Set task :: The answer is a single number: how many lines hold the string "this".

Supplied material ::
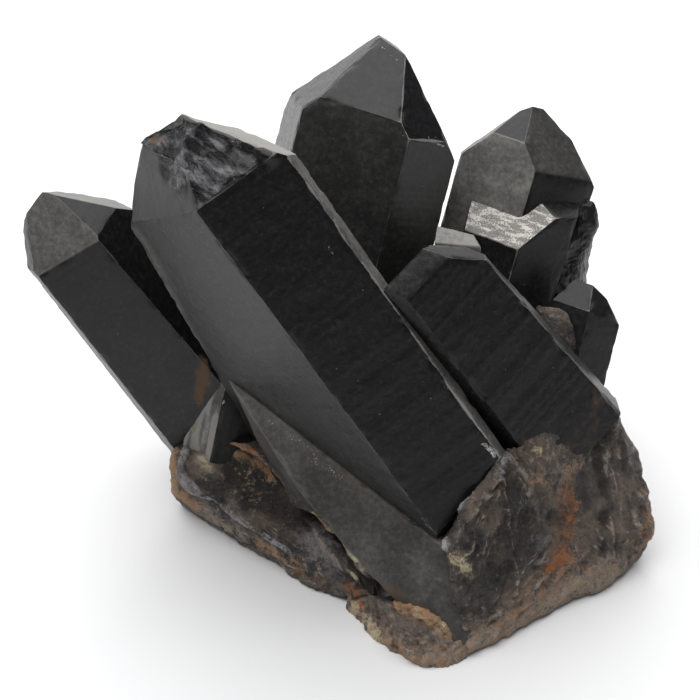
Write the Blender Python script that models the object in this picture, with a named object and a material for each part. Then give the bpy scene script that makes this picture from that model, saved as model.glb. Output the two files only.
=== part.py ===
"""Rough morion quartz cluster, in metres, Z up, resting on its flat broken underside.

Every crystal is a natural six-sided prism cut out of a block. Side faces stand 60 degrees apart,
and each has a point face above it whose normal rises 38.2 degrees from the side face's own.
A crystal is placed by a point on its axis, its lean from upright, the heading it leans to and its
spin, and then sized by the distance of every face from that point.
The root mass is a few broken lumps joined in one solid, with a socket for each crystal's foot.
"""
import math

import bmesh
import bpy
from mathutils import Vector, noise

MM = 0.001
OBJECT = "morion_quartz_cluster"

# Crystals: rise of a point face's normal in degrees, and the gap left around each in mm
POINT_RISE = 38.2
CLEARANCE = 0.3

# Block that a crystal is cut from, and what is cut off below the underside, in mm
BLOCK = 500.0
GROUND = 300.0

# Broken surface, in mm: longest edge, height and size of two noises, flat band at the bottom, fade above it
LUMP_EDGE = 6.0
LOW_HEIGHT = 1.3
LOW_SIZE = 14.0
FINE_HEIGHT = 0.5
FINE_SIZE = 5.0
FLAT_BAND = 0.2
FADE = 4.0

# Corners closer than this are one, in mm
MERGE = 0.02

# Colours and roughness
MORION = (0.02, 0.018, 0.016)
MORION_ROUGHNESS = 0.2
STAINED = (0.12, 0.08, 0.05)
STAINED_ROUGHNESS = 0.8

# Crystals: lengths in mm, angles in degrees, faces in order around the axis from the front
CRYSTALS = {
    "main_crystal": {
        "at": (-12.0, -5.0, 70.0), "lean": 35.0, "heading": 162.5, "spin": 19.5, "taper": 0.0,
        "sides": (13.5, 25.25, 15.0, 13.0, 29.0, 8.5),
        "points": (36.25, 46.0, 38.5, 46.0, 42.75, 32.25),
        "foot": 62.0,
        "chips": ((-35.0, 47.0, 38.5), (36.0, -43.0, 49.0)),
    },
    "left_crystal": {
        "at": (-64.0, 27.0, 58.5), "lean": 31.0, "heading": 179.5, "spin": 5.5, "taper": 3.0,
        "sides": (14.0, 19.25, 19.0, 12.0, 3.5, 11.5),
        "points": (21.5, 26.0, 23.0, 20.5, 17.5, 20.0),
        "foot": 50.0,
        "chips": ((-137.0, 49.0, 20.4),),
    },
    "rear_center_crystal": {
        "at": (5.0, 42.5, 78.5), "lean": 23.5, "heading": 53.0, "spin": -25.0, "taper": 1.0,
        "sides": (17.75, 19.0, 16.5, 14.0, 27.0, 23.5),
        "points": (27.5, 26.5, 21.75, 24.0, 28.75, 29.5),
        "foot": 45.0,
        "chips": ((91.0, 70.0, 34.0),),
    },
    "right_crystal": {
        "at": (31.5, 0.0, 60.0), "lean": 33.5, "heading": -177.5, "spin": 34.5, "taper": 4.0,
        "sides": (10.5, 16.5, 9.75, 8.0, 10.0, 13.5),
        "points": (25.5, 25.75, 22.75, 17.75, 30.0, 34.0),
        "foot": 36.0,
        "chips": (),
    },
    "rear_right_crystal": {
        "at": (43.0, 39.0, 77.5), "lean": 26.5, "heading": 56.0, "spin": -40.0, "taper": 0.0,
        "sides": (2.5, 4.0, 17.0, 18.0, 18.0, 17.25),
        "points": (11.0, 8.75, 18.0, 20.0, 20.0, 17.75),
        "foot": 40.0,
        "chips": (),
    },
    "far_right_crystal": {
        "at": (60.0, 9.5, 52.5), "lean": 25.5, "heading": 62.0, "spin": -38.0, "taper": 0.0,
        "sides": (2.75, 0.0, 6.0, 9.0, 9.0, 12.0),
        "points": (8.25, 6.0, 9.0, 11.0, 18.0, 20.0),
        "foot": 28.0,
        "chips": (),
    },
    "lower_left_crystal": {
        "at": (-34.5, 12.0, 27.5), "lean": 25.5, "heading": 60.0, "spin": -38.5, "taper": 0.0,
        "sides": (3.75, 4.25, 17.0, 9.0, 6.0, 7.5),
        "points": (12.0, 12.0, 16.0, 12.0, 12.0, 12.0),
        "foot": 15.0,
        "chips": (),
    },
}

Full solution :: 2